Everybody was laughing at her!

The real problem, perhaps, has to do with the perception that when you play a game or participate in a virtual world, there’s what Stanton describes as a “contract between developer and player.” “As a player, I’m agreeing to being able to do what I want in the developer’s world according to their rules,” he says. “But as soon as that contract is broken and I’m not feeling comfortable anymore, the obligation of the company is to return the player to wherever they want to be and back to being comfortable.”

The real problem is that social media is a world that can only be created and maintained by sexually unattractive/clumsy nerds. Women can’t stand their existence while simultaneously needing their services.

The question is: Whose responsibility is it to make sure users are comfortable? Meta, for example, says it gives users access to tools to keep themselves safe, effectively shifting the onus onto them.

“We want everyone in Horizon Worlds to have a positive experience with safety tools that are easy to find—and it’s never a user’s fault if they don’t use all the features we offer,” Meta spokesperson Kristina Milian said. “We will continue to improve our UI and to better understand how people use our tools so that users are able to report things easily and reliably.

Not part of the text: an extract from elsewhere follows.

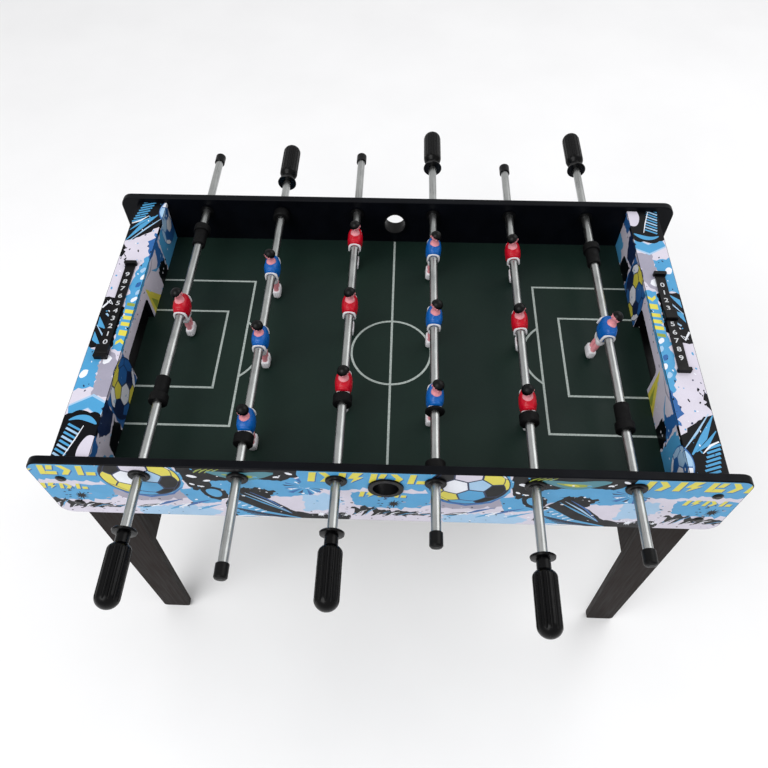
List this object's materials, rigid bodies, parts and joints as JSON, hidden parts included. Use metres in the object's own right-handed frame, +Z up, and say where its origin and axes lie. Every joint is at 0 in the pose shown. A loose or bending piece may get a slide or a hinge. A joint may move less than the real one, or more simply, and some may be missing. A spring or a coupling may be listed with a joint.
{
  "type": "football table",
  "caption": "Six-rod football table on board legs: printed cabinet, sliding and spinning rods with men, goals with ball trays, ball entries and sliding score counters.",
  "frame": {"origin": "on the floor, under the middle of the overall footprint with the handles as they stand", "axes": "+X along the table from the left goal to the right goal, +Y from the front long panel to the back one, +Z up"},
  "size_m": [0.914, 0.9004, 0.6149],
  "materials": {
    "printed_board": "fibreboard with a printed satin foil",
    "black_board": "fibreboard with a black wood-grain foil",
    "green_field": "hardboard with a smooth dark green print and pale lines",
    "black_plastic": "moulded, satin",
    "handle_plastic": "moulded, semi-gloss",
    "liner_plastic": "self-lubricating nylon",
    "black_rubber": "soft moulded rubber",
    "steel_tube": "satin chrome plate",
    "zinc_steel": "zinc plated",
    "red_player": "moulded and painted",
    "blue_player": "moulded and painted"
  },
  "bodies": {
    "cabinet": {"front_side_panel": "printed_board", "back_side_panel": "printed_board", "playing_field": "green_field", "ball_entry_cups": "black_plastic", "rod_bushings": "black_plastic", "wall_bumper_rings": "black_rubber", "leg_aprons": "black_board", "score_strips": "black_plastic", "side_panel_screws": "black_plastic", "leg_bolts": "zinc_steel", "left_end_panel": "printed_board", "left_goal_wall": "printed_board", "left_top_shelf": "printed_board", "left_goal_box": "black_plastic", "front_left_leg": "black_board", "back_left_leg": "black_board", "right_end_panel": "printed_board", "right_goal_wall": "printed_board", "right_top_shelf": "printed_board", "right_goal_box": "black_plastic", "front_right_leg": "black_board", "back_right_leg": "black_board"},
    "left_score_slider": {"left_score_slider": "black_plastic"},
    "right_score_slider": {"right_score_slider": "black_plastic"},
    "rod_1_bearings": {"rod_1_liners": "liner_plastic"},
    "rod_1": {"rod_1_tube": "steel_tube", "rod_1_handle": "handle_plastic", "rod_1_end_cap": "black_plastic", "rod_1_bumpers": "black_rubber", "rod_1_players": "red_player"},
    "rod_2_bearings": {"rod_2_liners": "liner_plastic"},
    "rod_2": {"rod_2_tube": "steel_tube", "rod_2_handle": "handle_plastic", "rod_2_end_cap": "black_plastic", "rod_2_bumpers": "black_rubber", "rod_2_players": "blue_player"},
    "rod_3_bearings": {"rod_3_liners": "liner_plastic"},
    "rod_3": {"rod_3_tube": "steel_tube", "rod_3_handle": "handle_plastic", "rod_3_end_cap": "black_plastic", "rod_3_bumpers": "black_rubber", "rod_3_players": "red_player"},
    "rod_4_bearings": {"rod_4_liners": "liner_plastic"},
    "rod_4": {"rod_4_tube": "steel_tube", "rod_4_handle": "handle_plastic", "rod_4_end_cap": "black_plastic", "rod_4_bumpers": "black_rubber", "rod_4_players": "blue_player"},
    "rod_5_bearings": {"rod_5_liners": "liner_plastic"},
    "rod_5": {"rod_5_tube": "steel_tube", "rod_5_handle": "handle_plastic", "rod_5_end_cap": "black_plastic", "rod_5_bumpers": "black_rubber", "rod_5_players": "red_player"},
    "rod_6_bearings": {"rod_6_liners": "liner_plastic"},
    "rod_6": {"rod_6_tube": "steel_tube", "rod_6_handle": "handle_plastic", "rod_6_end_cap": "black_plastic", "rod_6_bumpers": "black_rubber", "rod_6_players": "blue_player"}
  },
  "joints": [
    {"name": "rod_1_spin", "type": "hinge", "parent": "cabinet", "child": "rod_1_bearings", "pos_m": [-0.315, 0, 0.5756], "axis": [0, 1, 0], "continuous": true},
    {"name": "rod_1_slide", "type": "slide", "parent": "rod_1_bearings", "child": "rod_1", "axis": [0, 1, 0], "range_m": [-0.0942, 0.0372]},
    {"name": "rod_2_spin", "type": "hinge", "parent": "cabinet", "child": "rod_2_bearings", "pos_m": [-0.189, 0, 0.5756], "axis": [0, 1, 0], "continuous": true},
    {"name": "rod_2_slide", "type": "slide", "parent": "rod_2_bearings", "child": "rod_2", "axis": [0, 1, 0], "range_m": [-0.0322, 0.0927]},
    {"name": "rod_3_spin", "type": "hinge", "parent": "cabinet", "child": "rod_3_bearings", "pos_m": [-0.063, 0, 0.5756], "axis": [0, 1, 0], "continuous": true},
    {"name": "rod_3_slide", "type": "slide", "parent": "rod_3_bearings", "child": "rod_3", "axis": [0, 1, 0], "range_m": [-0.0987, 0.0412]},
    {"name": "rod_4_spin", "type": "hinge", "parent": "cabinet", "child": "rod_4_bearings", "pos_m": [0.063, 0, 0.5756], "axis": [0, 1, 0], "continuous": true},
    {"name": "rod_4_slide", "type": "slide", "parent": "rod_4_bearings", "child": "rod_4", "axis": [0, 1, 0], "range_m": [-0.0747, 0.0612]},
    {"name": "rod_5_spin", "type": "hinge", "parent": "cabinet", "child": "rod_5_bearings", "pos_m": [0.189, 0, 0.5756], "axis": [0, 1, 0], "continuous": true},
    {"name": "rod_5_slide", "type": "slide", "parent": "rod_5_bearings", "child": "rod_5", "axis": [0, 1, 0], "range_m": [-0.0752, 0.0647]},
    {"name": "rod_6_spin", "type": "hinge", "parent": "cabinet", "child": "rod_6_bearings", "pos_m": [0.315, 0, 0.5756], "axis": [0, 1, 0], "continuous": true},
    {"name": "rod_6_slide", "type": "slide", "parent": "rod_6_bearings", "child": "rod_6", "axis": [0, 1, 0], "range_m": [-0.0677, 0.0637]},
    {"name": "left_score_slide", "type": "slide", "parent": "cabinet", "child": "left_score_slider", "axis": [0, 1, 0], "range_m": [0, 0.157]},
    {"name": "right_score_slide", "type": "slide", "parent": "cabinet", "child": "right_score_slider", "axis": [0, -1, 0], "range_m": [-0.0705, 0.0865]}
  ]
}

Our goal is to make Horizon Worlds safe, and we are committed to doing that work.”

Milian said that users must undergo an onboarding process prior to joining Horizon Worlds that teaches them how to launch Safe Zone. She also said regular reminders are loaded into screens and posters within Horizon Worlds.

Translation, nobody is allowed to join Meta without going through sexual harassment training. That’s the solution they hit on for combining nerds and women in the same buildings in Meatspace. Similarly, posting huge panic buttons everywhere for women who get unwanted attention has proven to be an effective business model for the Planet Fatness chain of gyms. (Their mottos are “No lunks” and “Pizza Monday”.)

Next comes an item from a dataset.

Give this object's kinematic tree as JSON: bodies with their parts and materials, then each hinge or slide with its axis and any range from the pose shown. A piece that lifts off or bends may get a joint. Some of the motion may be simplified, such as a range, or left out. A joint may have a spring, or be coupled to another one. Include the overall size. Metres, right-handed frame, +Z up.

But the fact that the Meta groping victim either did not think to use Safe Zone or could not access it is precisely the problem, says Cross. “The structural question is the big issue for me,” she says. “Generally speaking, when companies address online abuse, their solution is to outsource it to the user and say, ‘Here, we give you the power to take care of yourselves.’”

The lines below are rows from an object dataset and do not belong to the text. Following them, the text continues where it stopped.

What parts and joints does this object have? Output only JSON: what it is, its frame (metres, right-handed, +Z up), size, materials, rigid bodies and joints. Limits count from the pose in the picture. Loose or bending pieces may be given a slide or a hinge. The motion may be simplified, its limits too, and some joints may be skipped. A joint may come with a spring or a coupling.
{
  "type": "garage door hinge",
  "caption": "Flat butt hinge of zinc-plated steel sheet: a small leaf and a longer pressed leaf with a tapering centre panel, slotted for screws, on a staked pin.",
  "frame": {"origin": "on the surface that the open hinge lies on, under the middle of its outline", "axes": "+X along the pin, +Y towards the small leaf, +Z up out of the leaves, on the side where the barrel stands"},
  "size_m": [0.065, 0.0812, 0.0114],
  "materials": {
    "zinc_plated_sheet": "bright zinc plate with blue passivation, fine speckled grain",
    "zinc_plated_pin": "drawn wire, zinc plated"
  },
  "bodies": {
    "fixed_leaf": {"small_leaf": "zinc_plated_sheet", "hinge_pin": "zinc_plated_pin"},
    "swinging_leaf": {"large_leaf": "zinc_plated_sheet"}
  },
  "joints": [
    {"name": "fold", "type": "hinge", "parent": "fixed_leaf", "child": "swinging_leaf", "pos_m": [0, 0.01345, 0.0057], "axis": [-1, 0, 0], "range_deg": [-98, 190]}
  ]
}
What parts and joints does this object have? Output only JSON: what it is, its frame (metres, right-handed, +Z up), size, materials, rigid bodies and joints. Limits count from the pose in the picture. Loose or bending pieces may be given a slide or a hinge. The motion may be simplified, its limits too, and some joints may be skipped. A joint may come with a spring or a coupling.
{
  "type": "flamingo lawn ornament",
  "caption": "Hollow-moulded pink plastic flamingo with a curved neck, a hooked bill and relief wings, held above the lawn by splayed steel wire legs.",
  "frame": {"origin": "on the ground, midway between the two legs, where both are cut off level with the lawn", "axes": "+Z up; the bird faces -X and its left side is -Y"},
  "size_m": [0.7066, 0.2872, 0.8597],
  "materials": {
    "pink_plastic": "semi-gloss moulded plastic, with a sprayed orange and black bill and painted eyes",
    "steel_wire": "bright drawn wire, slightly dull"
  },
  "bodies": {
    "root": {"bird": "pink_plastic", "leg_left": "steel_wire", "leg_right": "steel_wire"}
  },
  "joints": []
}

And that is unfair and doesn’t work. Safety should be easy and accessible, and there are lots of ideas for making this possible. To Stanton, all it would take is some sort of universal signal in virtual reality—perhaps Quivr’s V gesture—that could relay to moderators that something was amiss.

Barbie wants a virtual reality in which she is escorted by real-life bodyguards who ruin the lives of anybody who 1. shows interest in her and 2. fails to meet her standards.

Zuckerberg might be inadvertently saving the world by locking these wimminz inside their own minds forever.

Fox wonders if an automatic personal distance unless two people mutually agreed to be closer would help.

Even Pokemon avatars must secure her consent! Wait, how would anybody know she actually is female in Meta?

And Cross believes it would be useful for training sessions to explicitly lay out norms mirroring those that prevail in ordinary life: “In the real world, you wouldn’t randomly grope someone, and you should carry that over to the virtual world.”

Until we figure out whose job it is to protect users, one major step toward a safer virtual world is disciplining aggressors, who often go scot-free and remain eligible to participate online even after their behavior becomes known. “We need deterrents,” Fox says. That means making sure bad actors are found and suspended or banned. (Milian said Meta “[doesn’t] share specifics about individual cases” when asked about what happened to the alleged groper.)

I thought the point of VR was to escape reality? Particularly the unpleasant parts of it like false rape accusations destroying peoples’ lives?

Stanton regrets not pushing more for industry-wide adoption of the power gesture and failing to talk more about Belamire’s groping incident. “It was a lost opportunity,” he says. “We could have avoided that incident at Meta.”

The worst way to handle an online media launch is publicly regretting the failure to destroy the life of the only person who got accused of rape during the beta test. “Now it’s your turn!”

If anything is clear, it’s this: There is no body that’s plainly responsible for the rights and safety of those who participate anywhere online, let alone in virtual worlds. Until something changes, the metaverse will remain a dangerous, problematic space.

4 thoughts on ““Interesting Things That People Can Do” Like Crying Rape After VR Groping

  1. “Until something changes, the metaverse will remain a dangerous, problematic space.”

    These people are insane. I invision a future where going into any virtual reality is equivalent to going into an asylum IRL.

  2. Karen von Barbie begins her conquest of AR and VR. The Future is Female even if we have to kill you all.

    If I looked like Mark Fuckerburg I’d probably have to create alternate universes too. Seeing as how I will never measure up in the real world. Except in a circus mebbe.

    ‘The real problem is that social media is a world that can only be created and maintained by sexually unattractive/clumsy nerds. Women can’t stand their existence while simultaneously needing their services.’

    Yes that was me with the doves
    setting them free near the factory
    where you build your computer, love
    I hope you get the connection
    because I can’t take the rejection
    I won’t deceive you, I just don’t believe you

    ‘Revolution Blues’

  3. And SJW princess could not simply remove her VR helmet? Since when was walking away not acceptable.

    Oops. Did I commit crime-think by assuming zir sex? Maybe zhe identifies as a man, and the true offense was that the groper failed to recognize zir masculinity, treating zir as a woman, thus denying zir self identity. Truly terrifying.